• [Your instructions]
Take the material and output all of it exactly.

::::::::::

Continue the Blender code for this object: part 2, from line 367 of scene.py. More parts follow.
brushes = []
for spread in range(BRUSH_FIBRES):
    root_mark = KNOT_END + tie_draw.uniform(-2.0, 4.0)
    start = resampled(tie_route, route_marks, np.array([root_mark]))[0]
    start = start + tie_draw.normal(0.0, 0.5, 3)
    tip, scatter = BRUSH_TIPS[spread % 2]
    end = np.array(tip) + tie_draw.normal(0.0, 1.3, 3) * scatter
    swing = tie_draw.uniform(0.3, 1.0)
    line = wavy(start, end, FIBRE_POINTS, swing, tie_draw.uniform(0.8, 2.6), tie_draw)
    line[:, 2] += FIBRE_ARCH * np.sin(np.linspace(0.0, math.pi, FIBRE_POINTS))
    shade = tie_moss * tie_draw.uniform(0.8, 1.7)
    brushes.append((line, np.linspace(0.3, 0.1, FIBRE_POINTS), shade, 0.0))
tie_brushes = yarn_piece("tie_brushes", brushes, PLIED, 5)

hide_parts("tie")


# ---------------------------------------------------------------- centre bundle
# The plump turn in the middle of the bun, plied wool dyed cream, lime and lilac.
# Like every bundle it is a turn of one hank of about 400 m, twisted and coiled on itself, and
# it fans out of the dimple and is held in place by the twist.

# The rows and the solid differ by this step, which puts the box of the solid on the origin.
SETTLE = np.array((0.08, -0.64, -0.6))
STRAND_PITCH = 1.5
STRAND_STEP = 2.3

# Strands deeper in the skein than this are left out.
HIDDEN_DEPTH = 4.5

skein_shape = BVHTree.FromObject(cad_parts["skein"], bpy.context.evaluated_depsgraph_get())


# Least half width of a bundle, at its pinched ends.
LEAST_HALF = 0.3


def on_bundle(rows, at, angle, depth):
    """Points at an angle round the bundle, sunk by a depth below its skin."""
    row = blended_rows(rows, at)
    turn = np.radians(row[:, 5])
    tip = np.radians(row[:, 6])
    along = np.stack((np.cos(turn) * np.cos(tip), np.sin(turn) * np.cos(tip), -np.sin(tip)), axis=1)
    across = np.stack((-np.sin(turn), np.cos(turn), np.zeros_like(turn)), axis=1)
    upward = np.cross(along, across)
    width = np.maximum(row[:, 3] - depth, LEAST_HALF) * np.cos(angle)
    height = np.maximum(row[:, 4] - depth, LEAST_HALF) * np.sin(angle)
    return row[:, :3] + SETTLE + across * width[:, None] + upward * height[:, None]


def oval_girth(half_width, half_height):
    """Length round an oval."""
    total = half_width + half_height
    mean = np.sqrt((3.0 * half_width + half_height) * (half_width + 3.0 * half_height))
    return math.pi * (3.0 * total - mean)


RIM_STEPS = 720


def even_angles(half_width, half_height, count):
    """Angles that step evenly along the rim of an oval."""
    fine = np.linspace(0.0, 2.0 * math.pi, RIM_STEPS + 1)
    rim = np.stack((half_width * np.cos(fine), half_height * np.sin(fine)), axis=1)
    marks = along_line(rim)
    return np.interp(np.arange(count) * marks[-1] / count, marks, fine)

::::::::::

• [Response for this exercise]
Continue the Blender code for this object: part 2, from line 367 of scene.py. More parts follow.
brushes = []
for spread in range(BRUSH_FIBRES):
    root_mark = KNOT_END + tie_draw.uniform(-2.0, 4.0)
    start = resampled(tie_route, route_marks, np.array([root_mark]))[0]
    start = start + tie_draw.normal(0.0, 0.5, 3)
    tip, scatter = BRUSH_TIPS[spread % 2]
    end = np.array(tip) + tie_draw.normal(0.0, 1.3, 3) * scatter
    swing = tie_draw.uniform(0.3, 1.0)
    line = wavy(start, end, FIBRE_POINTS, swing, tie_draw.uniform(0.8, 2.6), tie_draw)
    line[:, 2] += FIBRE_ARCH * np.sin(np.linspace(0.0, math.pi, FIBRE_POINTS))
    shade = tie_moss * tie_draw.uniform(0.8, 1.7)
    brushes.append((line, np.linspace(0.3, 0.1, FIBRE_POINTS), shade, 0.0))
tie_brushes = yarn_piece("tie_brushes", brushes, PLIED, 5)

hide_parts("tie")


# ---------------------------------------------------------------- centre bundle
# The plump turn in the middle of the bun, plied wool dyed cream, lime and lilac.
# Like every bundle it is a turn of one hank of about 400 m, twisted and coiled on itself, and
# it fans out of the dimple and is held in place by the twist.

# The rows and the solid differ by this step, which puts the box of the solid on the origin.
SETTLE = np.array((0.08, -0.64, -0.6))
STRAND_PITCH = 1.5
STRAND_STEP = 2.3

# Strands deeper in the skein than this are left out.
HIDDEN_DEPTH = 4.5

skein_shape = BVHTree.FromObject(cad_parts["skein"], bpy.context.evaluated_depsgraph_get())


# Least half width of a bundle, at its pinched ends.
LEAST_HALF = 0.3


def on_bundle(rows, at, angle, depth):
    """Points at an angle round the bundle, sunk by a depth below its skin."""
    row = blended_rows(rows, at)
    turn = np.radians(row[:, 5])
    tip = np.radians(row[:, 6])
    along = np.stack((np.cos(turn) * np.cos(tip), np.sin(turn) * np.cos(tip), -np.sin(tip)), axis=1)
    across = np.stack((-np.sin(turn), np.cos(turn), np.zeros_like(turn)), axis=1)
    upward = np.cross(along, across)
    width = np.maximum(row[:, 3] - depth, LEAST_HALF) * np.cos(angle)
    height = np.maximum(row[:, 4] - depth, LEAST_HALF) * np.sin(angle)
    return row[:, :3] + SETTLE + across * width[:, None] + upward * height[:, None]


def oval_girth(half_width, half_height):
    """Length round an oval."""
    total = half_width + half_height
    mean = np.sqrt((3.0 * half_width + half_height) * (half_width + 3.0 * half_height))
    return math.pi * (3.0 * total - mean)


RIM_STEPS = 720


def even_angles(half_width, half_height, count):
    """Angles that step evenly along the rim of an oval."""
    fine = np.linspace(0.0, 2.0 * math.pi, RIM_STEPS + 1)
    rim = np.stack((half_width * np.cos(fine), half_height * np.sin(fine)), axis=1)
    marks = along_line(rim)
    return np.interp(np.arange(count) * marks[-1] / count, marks, fine)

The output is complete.